Your answer should consist solely of the lines from the one with "Recreate this object" through the one with "---- Driving dimensions", copied exactly, endpoints included.

▶ [Task data]:
------------------------------------------------------------

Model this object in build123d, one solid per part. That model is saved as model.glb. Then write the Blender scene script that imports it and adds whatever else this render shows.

------------------------------------------------------------

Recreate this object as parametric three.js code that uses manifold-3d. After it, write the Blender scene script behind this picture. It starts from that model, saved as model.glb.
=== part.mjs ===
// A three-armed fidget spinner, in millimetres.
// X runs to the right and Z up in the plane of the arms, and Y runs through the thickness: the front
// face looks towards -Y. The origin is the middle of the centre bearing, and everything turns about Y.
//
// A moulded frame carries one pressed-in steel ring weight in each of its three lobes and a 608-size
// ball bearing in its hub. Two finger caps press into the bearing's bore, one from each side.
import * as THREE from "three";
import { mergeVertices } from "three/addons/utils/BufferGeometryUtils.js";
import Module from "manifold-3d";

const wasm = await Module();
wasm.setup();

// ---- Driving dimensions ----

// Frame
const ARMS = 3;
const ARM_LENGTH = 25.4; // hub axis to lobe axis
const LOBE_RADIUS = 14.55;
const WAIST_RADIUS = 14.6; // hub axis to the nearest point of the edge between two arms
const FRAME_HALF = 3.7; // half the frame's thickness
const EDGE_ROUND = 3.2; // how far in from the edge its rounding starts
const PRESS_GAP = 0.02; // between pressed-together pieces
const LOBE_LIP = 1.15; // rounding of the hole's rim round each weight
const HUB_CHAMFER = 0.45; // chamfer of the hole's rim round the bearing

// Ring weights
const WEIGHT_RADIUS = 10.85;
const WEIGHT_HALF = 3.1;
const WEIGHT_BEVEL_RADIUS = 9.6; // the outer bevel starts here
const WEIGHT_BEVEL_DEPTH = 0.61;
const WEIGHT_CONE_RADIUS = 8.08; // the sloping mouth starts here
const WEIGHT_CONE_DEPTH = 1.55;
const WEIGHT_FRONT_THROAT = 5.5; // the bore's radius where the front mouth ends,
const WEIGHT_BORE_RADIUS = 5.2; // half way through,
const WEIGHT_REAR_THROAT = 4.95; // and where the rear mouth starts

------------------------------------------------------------

▶ [The completed task]:
Recreate this object as parametric three.js code that uses manifold-3d. After it, write the Blender scene script behind this picture. It starts from that model, saved as model.glb.
=== part.mjs ===
// A three-armed fidget spinner, in millimetres.
// X runs to the right and Z up in the plane of the arms, and Y runs through the thickness: the front
// face looks towards -Y. The origin is the middle of the centre bearing, and everything turns about Y.
//
// A moulded frame carries one pressed-in steel ring weight in each of its three lobes and a 608-size
// ball bearing in its hub. Two finger caps press into the bearing's bore, one from each side.
import * as THREE from "three";
import { mergeVertices } from "three/addons/utils/BufferGeometryUtils.js";
import Module from "manifold-3d";

const wasm = await Module();
wasm.setup();

// ---- Driving dimensions ----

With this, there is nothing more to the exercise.